-- GIVEN INSTRUCTION --
Write out the material below exactly, beginning at the line that contains "extrude(amount=blade_two_half_width + link_side_gap, both=True)" and ending with its last line, both ends included; write nothing else.

-- SOURCE DATA --
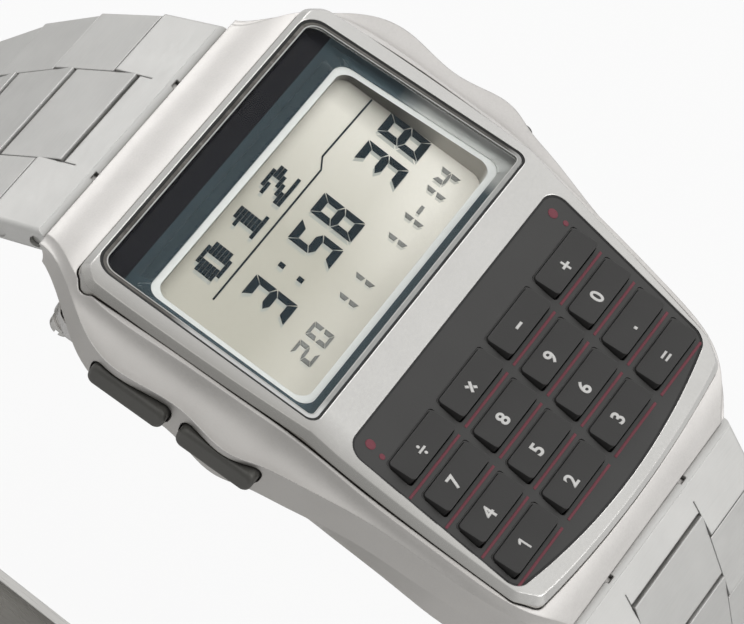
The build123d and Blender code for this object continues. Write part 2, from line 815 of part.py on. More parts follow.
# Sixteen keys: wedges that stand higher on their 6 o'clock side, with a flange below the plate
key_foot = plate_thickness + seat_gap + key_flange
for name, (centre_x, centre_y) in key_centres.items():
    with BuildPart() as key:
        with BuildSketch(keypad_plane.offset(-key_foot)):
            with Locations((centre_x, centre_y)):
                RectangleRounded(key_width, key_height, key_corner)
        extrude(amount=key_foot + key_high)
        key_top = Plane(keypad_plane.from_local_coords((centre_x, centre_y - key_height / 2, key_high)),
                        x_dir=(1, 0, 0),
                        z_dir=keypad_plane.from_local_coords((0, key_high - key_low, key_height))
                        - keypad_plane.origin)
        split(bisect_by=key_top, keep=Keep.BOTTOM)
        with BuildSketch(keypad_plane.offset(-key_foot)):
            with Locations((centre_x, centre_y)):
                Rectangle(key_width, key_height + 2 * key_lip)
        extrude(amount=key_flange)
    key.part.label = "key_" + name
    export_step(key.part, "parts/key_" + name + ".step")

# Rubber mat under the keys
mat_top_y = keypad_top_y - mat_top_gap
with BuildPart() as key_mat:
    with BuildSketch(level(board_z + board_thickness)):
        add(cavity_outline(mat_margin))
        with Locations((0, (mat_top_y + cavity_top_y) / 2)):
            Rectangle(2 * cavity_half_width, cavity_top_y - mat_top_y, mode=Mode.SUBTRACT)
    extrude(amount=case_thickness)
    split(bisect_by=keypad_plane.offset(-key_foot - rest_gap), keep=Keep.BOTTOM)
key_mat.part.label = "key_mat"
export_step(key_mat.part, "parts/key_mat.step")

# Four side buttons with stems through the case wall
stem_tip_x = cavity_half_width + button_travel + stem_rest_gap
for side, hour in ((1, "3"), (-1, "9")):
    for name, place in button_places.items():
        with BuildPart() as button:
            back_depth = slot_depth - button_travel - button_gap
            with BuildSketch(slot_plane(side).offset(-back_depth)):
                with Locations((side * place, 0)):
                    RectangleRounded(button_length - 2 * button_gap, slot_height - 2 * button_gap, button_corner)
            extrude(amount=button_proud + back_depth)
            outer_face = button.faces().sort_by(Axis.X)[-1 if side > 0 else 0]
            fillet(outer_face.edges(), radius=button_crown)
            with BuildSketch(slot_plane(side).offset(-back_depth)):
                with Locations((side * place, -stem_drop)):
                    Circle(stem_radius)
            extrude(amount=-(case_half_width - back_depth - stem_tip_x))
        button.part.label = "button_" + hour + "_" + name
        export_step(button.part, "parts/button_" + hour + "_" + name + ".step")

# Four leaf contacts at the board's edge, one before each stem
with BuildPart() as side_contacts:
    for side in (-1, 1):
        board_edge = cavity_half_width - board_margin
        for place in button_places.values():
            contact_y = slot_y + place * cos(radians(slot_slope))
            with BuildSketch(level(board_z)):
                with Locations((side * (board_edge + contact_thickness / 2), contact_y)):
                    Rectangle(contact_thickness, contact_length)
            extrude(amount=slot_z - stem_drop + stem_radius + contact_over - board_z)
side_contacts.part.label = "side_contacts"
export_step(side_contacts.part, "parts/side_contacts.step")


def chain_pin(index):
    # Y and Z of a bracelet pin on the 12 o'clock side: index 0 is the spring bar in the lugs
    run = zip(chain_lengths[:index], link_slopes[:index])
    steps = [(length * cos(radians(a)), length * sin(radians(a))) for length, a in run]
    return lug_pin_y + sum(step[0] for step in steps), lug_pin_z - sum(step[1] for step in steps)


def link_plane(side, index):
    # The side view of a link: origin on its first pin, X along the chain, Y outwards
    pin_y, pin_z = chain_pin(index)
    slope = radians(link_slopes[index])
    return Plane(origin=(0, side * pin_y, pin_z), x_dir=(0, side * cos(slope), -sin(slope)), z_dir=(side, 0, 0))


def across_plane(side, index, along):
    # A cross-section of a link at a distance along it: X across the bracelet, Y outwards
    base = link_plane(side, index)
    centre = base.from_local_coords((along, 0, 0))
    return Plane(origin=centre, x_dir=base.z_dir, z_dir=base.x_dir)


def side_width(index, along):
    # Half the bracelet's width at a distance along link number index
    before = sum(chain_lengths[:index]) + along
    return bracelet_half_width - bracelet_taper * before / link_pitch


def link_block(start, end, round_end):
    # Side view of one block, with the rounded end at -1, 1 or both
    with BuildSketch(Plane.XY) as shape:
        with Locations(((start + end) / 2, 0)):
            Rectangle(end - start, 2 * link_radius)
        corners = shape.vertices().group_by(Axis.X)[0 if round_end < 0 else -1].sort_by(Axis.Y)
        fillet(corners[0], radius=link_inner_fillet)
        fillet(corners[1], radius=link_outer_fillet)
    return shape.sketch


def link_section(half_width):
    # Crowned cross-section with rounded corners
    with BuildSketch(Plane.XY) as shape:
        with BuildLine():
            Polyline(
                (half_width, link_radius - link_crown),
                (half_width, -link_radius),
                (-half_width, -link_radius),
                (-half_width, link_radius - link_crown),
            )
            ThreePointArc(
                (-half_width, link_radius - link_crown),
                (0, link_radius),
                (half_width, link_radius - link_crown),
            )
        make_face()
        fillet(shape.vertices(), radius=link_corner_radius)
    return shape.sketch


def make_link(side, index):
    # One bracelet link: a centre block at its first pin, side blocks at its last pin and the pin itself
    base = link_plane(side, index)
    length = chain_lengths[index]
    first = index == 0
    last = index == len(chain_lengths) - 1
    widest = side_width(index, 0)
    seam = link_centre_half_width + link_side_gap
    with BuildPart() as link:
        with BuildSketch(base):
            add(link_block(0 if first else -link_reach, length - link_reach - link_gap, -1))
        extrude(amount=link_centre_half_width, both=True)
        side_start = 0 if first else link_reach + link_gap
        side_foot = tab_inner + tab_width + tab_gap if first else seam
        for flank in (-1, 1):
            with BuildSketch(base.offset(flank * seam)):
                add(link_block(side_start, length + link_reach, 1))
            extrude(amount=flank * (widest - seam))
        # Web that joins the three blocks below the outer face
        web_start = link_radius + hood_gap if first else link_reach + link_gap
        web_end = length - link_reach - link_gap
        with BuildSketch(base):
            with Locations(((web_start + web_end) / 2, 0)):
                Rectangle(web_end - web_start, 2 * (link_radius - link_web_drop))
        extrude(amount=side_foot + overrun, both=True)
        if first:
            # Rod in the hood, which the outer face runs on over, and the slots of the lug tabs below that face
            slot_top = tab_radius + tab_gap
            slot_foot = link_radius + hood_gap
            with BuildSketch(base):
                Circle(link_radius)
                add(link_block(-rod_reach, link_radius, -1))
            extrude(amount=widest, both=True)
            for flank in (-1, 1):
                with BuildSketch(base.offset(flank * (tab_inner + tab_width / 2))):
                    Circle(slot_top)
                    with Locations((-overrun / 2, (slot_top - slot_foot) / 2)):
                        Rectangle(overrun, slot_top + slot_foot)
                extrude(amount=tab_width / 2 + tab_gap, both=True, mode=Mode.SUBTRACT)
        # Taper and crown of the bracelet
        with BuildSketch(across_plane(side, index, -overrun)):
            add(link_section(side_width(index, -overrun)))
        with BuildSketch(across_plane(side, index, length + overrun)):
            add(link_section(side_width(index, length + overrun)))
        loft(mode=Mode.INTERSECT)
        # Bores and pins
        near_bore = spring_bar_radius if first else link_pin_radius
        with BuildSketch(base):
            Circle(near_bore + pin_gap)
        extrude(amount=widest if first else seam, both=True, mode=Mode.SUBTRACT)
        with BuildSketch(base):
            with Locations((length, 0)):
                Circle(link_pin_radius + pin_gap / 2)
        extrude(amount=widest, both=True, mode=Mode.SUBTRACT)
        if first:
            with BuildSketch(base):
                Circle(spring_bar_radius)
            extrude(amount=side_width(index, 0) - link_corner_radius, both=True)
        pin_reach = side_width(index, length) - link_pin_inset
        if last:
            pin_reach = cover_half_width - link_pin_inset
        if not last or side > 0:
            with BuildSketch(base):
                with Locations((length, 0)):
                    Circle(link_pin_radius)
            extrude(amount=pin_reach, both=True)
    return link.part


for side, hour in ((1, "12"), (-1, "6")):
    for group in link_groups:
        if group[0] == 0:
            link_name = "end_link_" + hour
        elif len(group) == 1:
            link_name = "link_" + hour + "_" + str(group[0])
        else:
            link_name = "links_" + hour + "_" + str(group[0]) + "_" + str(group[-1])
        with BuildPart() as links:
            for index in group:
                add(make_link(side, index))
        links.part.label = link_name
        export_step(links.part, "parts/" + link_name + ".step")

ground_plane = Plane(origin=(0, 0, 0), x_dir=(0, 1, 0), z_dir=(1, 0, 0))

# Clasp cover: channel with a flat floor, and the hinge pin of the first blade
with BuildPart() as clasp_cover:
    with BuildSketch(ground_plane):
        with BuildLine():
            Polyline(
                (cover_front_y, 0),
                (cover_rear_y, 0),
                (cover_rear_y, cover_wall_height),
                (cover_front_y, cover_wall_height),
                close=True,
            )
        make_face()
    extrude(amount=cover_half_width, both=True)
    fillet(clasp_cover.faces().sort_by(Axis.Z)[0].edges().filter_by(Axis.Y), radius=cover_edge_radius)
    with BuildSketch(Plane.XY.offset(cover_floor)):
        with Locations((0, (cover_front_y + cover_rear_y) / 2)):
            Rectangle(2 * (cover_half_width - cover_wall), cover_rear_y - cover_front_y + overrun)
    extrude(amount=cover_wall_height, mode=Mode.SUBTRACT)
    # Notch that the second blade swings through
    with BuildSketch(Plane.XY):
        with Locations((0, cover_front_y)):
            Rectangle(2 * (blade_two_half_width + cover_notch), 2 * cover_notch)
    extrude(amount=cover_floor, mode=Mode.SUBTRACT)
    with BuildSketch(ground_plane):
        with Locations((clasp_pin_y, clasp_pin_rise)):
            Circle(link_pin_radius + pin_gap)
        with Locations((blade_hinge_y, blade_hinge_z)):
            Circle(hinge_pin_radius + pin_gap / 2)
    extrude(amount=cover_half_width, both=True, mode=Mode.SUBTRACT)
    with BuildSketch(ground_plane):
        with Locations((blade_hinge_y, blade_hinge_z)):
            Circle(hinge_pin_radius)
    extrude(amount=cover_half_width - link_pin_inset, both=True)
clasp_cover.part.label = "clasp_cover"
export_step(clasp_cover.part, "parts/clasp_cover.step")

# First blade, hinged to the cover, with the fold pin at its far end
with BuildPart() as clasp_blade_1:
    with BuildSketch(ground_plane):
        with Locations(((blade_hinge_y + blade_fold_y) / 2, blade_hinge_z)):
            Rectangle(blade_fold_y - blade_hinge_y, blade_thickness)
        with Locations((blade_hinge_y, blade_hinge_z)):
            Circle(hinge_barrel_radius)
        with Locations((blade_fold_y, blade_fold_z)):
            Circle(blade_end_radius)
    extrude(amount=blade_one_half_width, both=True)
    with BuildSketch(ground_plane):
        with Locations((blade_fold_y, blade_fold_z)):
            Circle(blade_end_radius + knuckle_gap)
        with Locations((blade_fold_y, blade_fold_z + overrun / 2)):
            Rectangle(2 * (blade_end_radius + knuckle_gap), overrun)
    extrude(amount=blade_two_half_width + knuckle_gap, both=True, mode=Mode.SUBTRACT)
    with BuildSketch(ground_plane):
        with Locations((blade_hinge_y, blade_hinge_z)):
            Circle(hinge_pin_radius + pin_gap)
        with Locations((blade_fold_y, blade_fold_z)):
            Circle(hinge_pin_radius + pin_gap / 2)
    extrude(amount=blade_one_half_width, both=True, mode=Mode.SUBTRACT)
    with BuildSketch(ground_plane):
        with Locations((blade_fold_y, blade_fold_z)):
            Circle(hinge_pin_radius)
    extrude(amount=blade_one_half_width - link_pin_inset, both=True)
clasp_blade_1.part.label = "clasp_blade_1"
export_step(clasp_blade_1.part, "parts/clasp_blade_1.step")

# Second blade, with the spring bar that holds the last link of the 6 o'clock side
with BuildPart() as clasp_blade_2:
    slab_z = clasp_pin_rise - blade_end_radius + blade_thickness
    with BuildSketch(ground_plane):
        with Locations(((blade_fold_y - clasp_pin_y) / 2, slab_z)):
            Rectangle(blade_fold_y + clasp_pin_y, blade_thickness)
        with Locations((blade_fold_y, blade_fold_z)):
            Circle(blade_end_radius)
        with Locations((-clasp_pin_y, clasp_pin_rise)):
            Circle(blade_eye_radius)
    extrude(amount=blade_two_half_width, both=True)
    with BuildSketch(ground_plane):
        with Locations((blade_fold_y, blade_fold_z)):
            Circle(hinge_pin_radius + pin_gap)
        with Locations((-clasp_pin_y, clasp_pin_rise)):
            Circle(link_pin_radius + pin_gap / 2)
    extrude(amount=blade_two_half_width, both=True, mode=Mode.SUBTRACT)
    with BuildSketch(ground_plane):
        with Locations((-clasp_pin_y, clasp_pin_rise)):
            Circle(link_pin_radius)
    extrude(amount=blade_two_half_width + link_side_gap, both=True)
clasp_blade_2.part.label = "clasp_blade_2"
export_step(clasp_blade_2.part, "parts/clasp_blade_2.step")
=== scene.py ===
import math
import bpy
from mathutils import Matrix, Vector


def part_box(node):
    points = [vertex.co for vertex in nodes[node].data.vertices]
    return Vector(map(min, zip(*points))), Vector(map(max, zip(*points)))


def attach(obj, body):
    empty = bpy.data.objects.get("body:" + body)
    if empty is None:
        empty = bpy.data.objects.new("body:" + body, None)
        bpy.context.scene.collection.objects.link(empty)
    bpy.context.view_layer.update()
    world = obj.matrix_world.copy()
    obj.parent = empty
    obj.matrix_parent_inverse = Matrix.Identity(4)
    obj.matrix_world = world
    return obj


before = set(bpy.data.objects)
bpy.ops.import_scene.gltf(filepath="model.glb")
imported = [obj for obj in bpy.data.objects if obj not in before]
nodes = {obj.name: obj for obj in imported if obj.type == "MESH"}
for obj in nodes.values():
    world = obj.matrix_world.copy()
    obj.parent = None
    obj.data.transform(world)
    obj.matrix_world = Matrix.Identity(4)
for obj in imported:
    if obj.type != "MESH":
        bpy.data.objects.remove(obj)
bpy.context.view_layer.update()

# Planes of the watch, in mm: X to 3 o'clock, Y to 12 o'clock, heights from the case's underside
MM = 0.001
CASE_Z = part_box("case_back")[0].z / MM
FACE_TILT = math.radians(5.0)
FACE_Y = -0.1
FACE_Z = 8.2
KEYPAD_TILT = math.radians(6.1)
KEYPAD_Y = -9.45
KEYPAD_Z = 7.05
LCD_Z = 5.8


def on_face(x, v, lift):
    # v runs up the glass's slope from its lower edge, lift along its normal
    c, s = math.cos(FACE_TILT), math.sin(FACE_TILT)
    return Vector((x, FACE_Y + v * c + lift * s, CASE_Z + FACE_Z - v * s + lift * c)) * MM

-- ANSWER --
    extrude(amount=blade_two_half_width + link_side_gap, both=True)
clasp_blade_2.part.label = "clasp_blade_2"
export_step(clasp_blade_2.part, "parts/clasp_blade_2.step")
=== scene.py ===
import math
import bpy
from mathutils import Matrix, Vector


def part_box(node):
    points = [vertex.co for vertex in nodes[node].data.vertices]
    return Vector(map(min, zip(*points))), Vector(map(max, zip(*points)))


def attach(obj, body):
    empty = bpy.data.objects.get("body:" + body)
    if empty is None:
        empty = bpy.data.objects.new("body:" + body, None)
        bpy.context.scene.collection.objects.link(empty)
    bpy.context.view_layer.update()
    world = obj.matrix_world.copy()
    obj.parent = empty
    obj.matrix_parent_inverse = Matrix.Identity(4)
    obj.matrix_world = world
    return obj


before = set(bpy.data.objects)
bpy.ops.import_scene.gltf(filepath="model.glb")
imported = [obj for obj in bpy.data.objects if obj not in before]
nodes = {obj.name: obj for obj in imported if obj.type == "MESH"}
for obj in nodes.values():
    world = obj.matrix_world.copy()
    obj.parent = None
    obj.data.transform(world)
    obj.matrix_world = Matrix.Identity(4)
for obj in imported:
    if obj.type != "MESH":
        bpy.data.objects.remove(obj)
bpy.context.view_layer.update()

# Planes of the watch, in mm: X to 3 o'clock, Y to 12 o'clock, heights from the case's underside
MM = 0.001
CASE_Z = part_box("case_back")[0].z / MM
FACE_TILT = math.radians(5.0)
FACE_Y = -0.1
FACE_Z = 8.2
KEYPAD_TILT = math.radians(6.1)
KEYPAD_Y = -9.45
KEYPAD_Z = 7.05
LCD_Z = 5.8


def on_face(x, v, lift):
    # v runs up the glass's slope from its lower edge, lift along its normal
    c, s = math.cos(FACE_TILT), math.sin(FACE_TILT)
    return Vector((x, FACE_Y + v * c + lift * s, CASE_Z + FACE_Z - v * s + lift * c)) * MM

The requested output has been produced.